Posted by: sailingmartha | April 15, 2013

Pro-life essay and a proud mama’s heart

My 15 year old son recently entered an essay contest that was sponsored by the Pro-Life Center here in town and the Catholic diocese. There were two grade categories, 7th to 9th graders, and 10th to 12th graders, and the topic was “What would you tell a friend who asks you why you are pro-life?”  I’m happy and proud to say that my son won 3rd place in the 10th to 12th grade category. He won $50 cash, plus ice cream gift certificates, a t-shirt, a sweatshirt, and an award certificate. He will also have his essay published in the diocesan magazine and be a guest on the local Catholic radio program. There were 160 entries, so I think he did pretty well! He was the only homeschool winner as well. I’m copying his essay below for anyone who is interested in reading it.

“HatGuy”‘s Pro-Life Essay

I held my breath; it was a strange question. We had been playing games all night…sure, I had just come home from the Walk for Life, but it still seemed out of the blue. It was a question that I hadn’t thought much about. Thinking back, I never really knew “why”. It just seemed natural, a thing any human would agree on. And yet, many people argue and bicker over who is right and wrong, and some try to justify the reasons they give with violence and lies. Some say we should be pro-life because God says we must respect all human life. Others, who do not believe, say right and wrong is of our own moral reasoning. And still others believe that before we are truly born that we should be treated as a human. Some have said it is the woman who should choose what will happen to the baby;  they say if she does not want the baby, or if it is “defective’” that she should remove it from her womb. As I sat there, I was asked again: “Why are you Pro-Life?”. The question stung like a hornet in my heart. I breathed in deep, thinking that question over and over, “Why? Why was I Pro-Life?
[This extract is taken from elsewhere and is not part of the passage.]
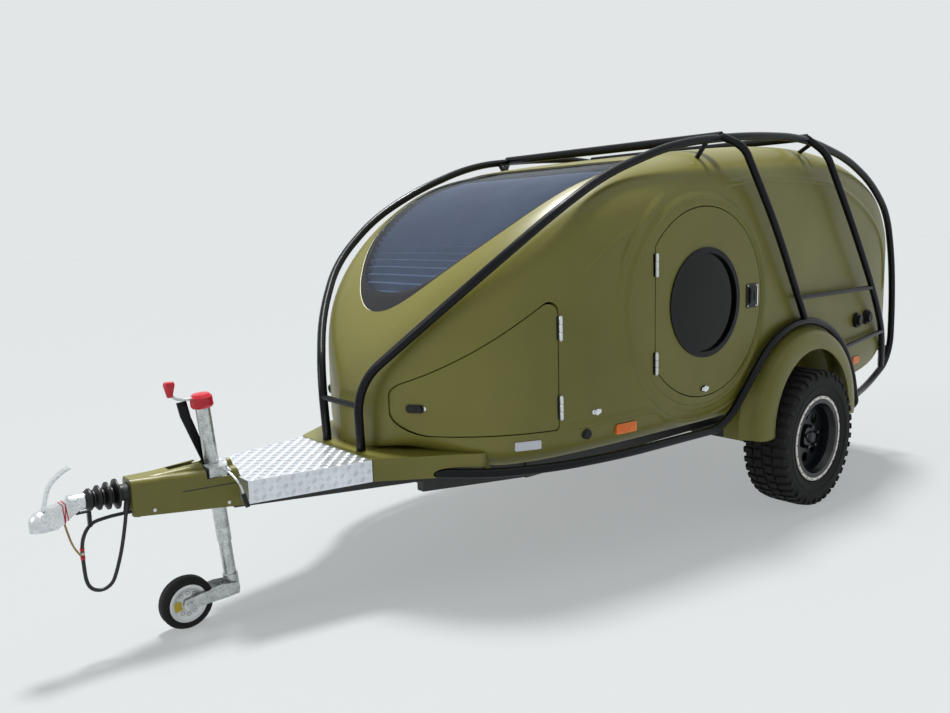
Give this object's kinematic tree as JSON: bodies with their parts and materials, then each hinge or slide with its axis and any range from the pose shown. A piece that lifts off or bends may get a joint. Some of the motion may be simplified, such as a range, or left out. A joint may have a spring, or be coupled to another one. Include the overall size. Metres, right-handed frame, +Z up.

What reasons did I have to think that I should defend the few, tiny, human embryos that couldn’t even talk?” The answer was slow to come into my mind, but finally, I said: “We are all different. No person really has the right to choose whether or not someone lives or dies. So I think the answer should be what the baby would want. And I think it would be very happy if it could see its mother’s face. I know I was.” And I felt a little warmer inside my heart.